Most berry plants are easy to grow. Ask a garden center representative or consult a shrub or tree guide for the names of species that are hardy enough to thrive in your area. You should also gather information about how much water and light a specific plant requires. Broad-leaved evergreens (like hollies) usually prefer shady locations. Junipers crave lots of sunlight. So do most deciduous shrubs and trees.
If you live in an area where winters are cold, plant shrubs and trees in early spring. That way, your new arrival has several warm months in which to become established in your garden. In warm regions, where baking summers kill more plants than do winter frosts, you should probably plant in the fall. All new plants need some tender care at first: Water deeply during hot, dry spells, and in winter mound some mulch around the base of the plant's trunk to guard against soil freezing.
There are other berry plants, otherwise known as weeds, that come to your garden with no help from you. Tufts urges a second look at what he calls the "ugly plants." Depending on how tolerant a gardener you are, weeds we usually rip from the ground at first opportunity—even poison ivy, poison oak and poison sumac — may merit a spot in your backyard berry patch.
Sapsuckers, hermit thrushes, downy woodpeckers and dozens of other birds feed on the telltale white berries of poison ivy. Contrary to the fears of many gardeners, wild grape vines (and vines of Virginia creeper, another important wildlife food plant) do little harm to trees. "If your lot is big enough to accomodate large trees," says Tufts, "let the vines climb them."

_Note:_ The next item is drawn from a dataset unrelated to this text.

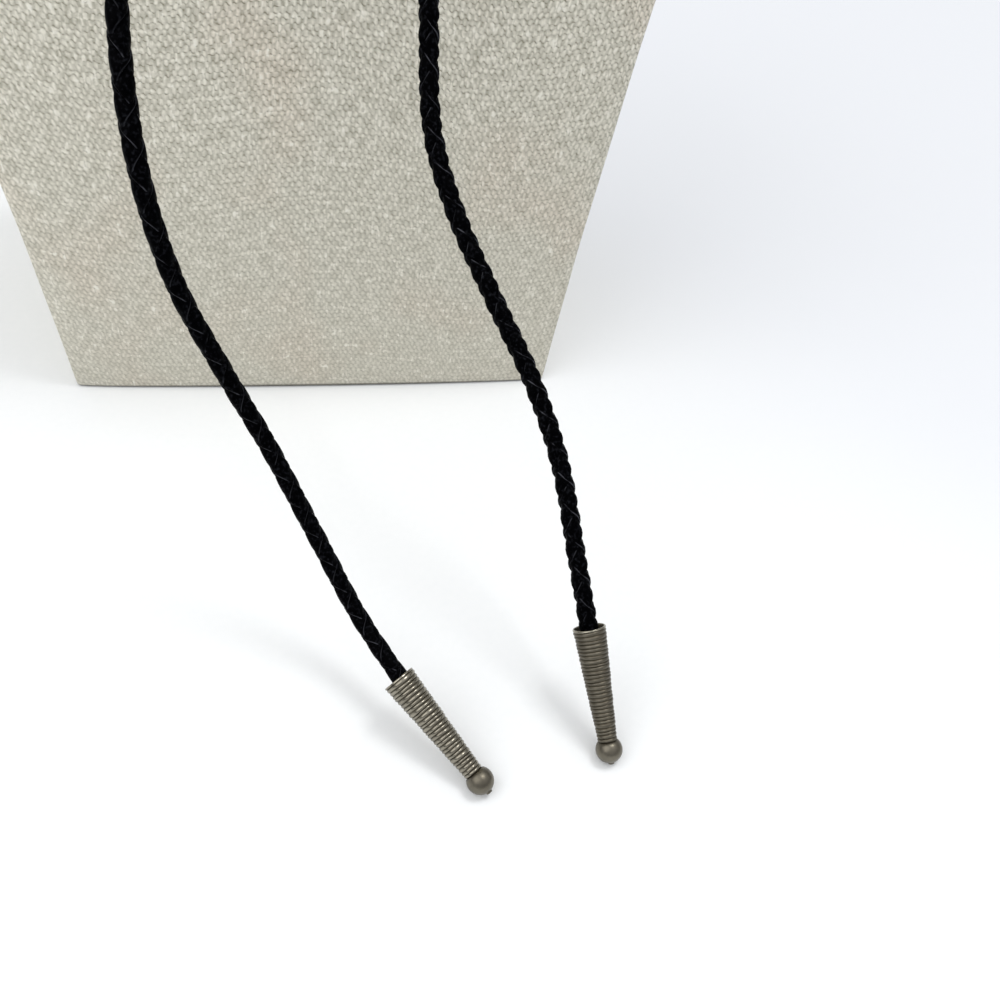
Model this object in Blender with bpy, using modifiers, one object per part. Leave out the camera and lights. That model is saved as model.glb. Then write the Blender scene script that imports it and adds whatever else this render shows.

"Uglies," including late-summer berry producers like pokeweed, keep sprouting for a simple reason: Birds propagate the plants by eliminating undigested seeds that were hidden within tempting berries. Although the birds' garden labor is unintentional, it ensures the reproduction of plants they find tasty. If you want to lend a hand to the process, just look the other way when a berry-bearing weed flourishes in some discreet corner of your yard.